Я ответил, что мне очень трудно будет это сделать, так как за десяток лет я очень сильно отстал от жизни и поэтому, вероятно, не оправдаю надежд.

— Нет, нет, и не скромничайте. Я настойчиво буду просить вас это сделать. Не стесняйте себя никакими условиями. Вообразите, что вы начинаете с нуля, с закладки первого кирпича в фундамент института. Что бы вы стали делать в этом институте?

Отступать было нельзя. Сергей Иванович дал понять, что и те идеи, с которыми я пришел к нему, могли бы получить должное развитие в этом новом институте.

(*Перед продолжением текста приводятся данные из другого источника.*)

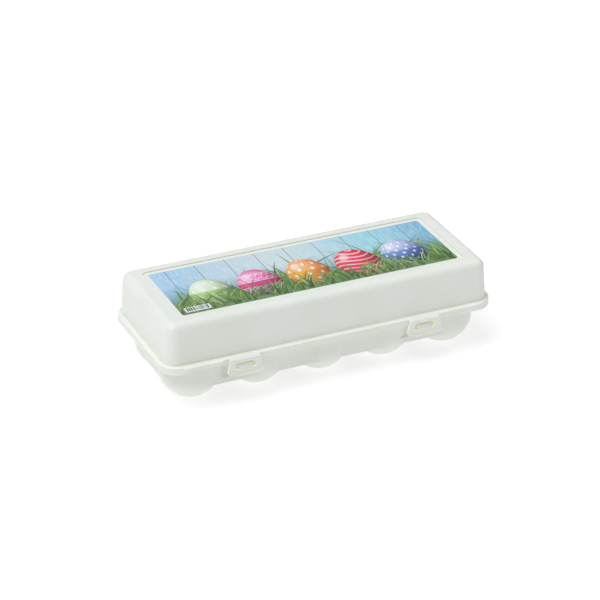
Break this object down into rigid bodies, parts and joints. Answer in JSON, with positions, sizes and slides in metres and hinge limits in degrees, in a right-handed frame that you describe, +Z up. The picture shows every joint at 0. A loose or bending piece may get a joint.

Не найдя больше мотивов для отказа, я сказал ему:

— Могу ли я включить в число проблем, решаемых институтом, и такие проблемы, о которых я даже стесняюсь пока говорить вам, которые многим могут показаться необычными, диковинными и, может быть, даже неправомерными? Я знаю, что вы изучаете люминесцентные явления и особенно явление Стокса и антистокс.

В случае антистоксовского процесса энергетический коэффициент полезного действия больше единицы. Это меня тоже интересует, и главным образом с точки зрения транспорта (переноса) энергии движущимся электроном на границе двух химически разнородных металлов (проводников).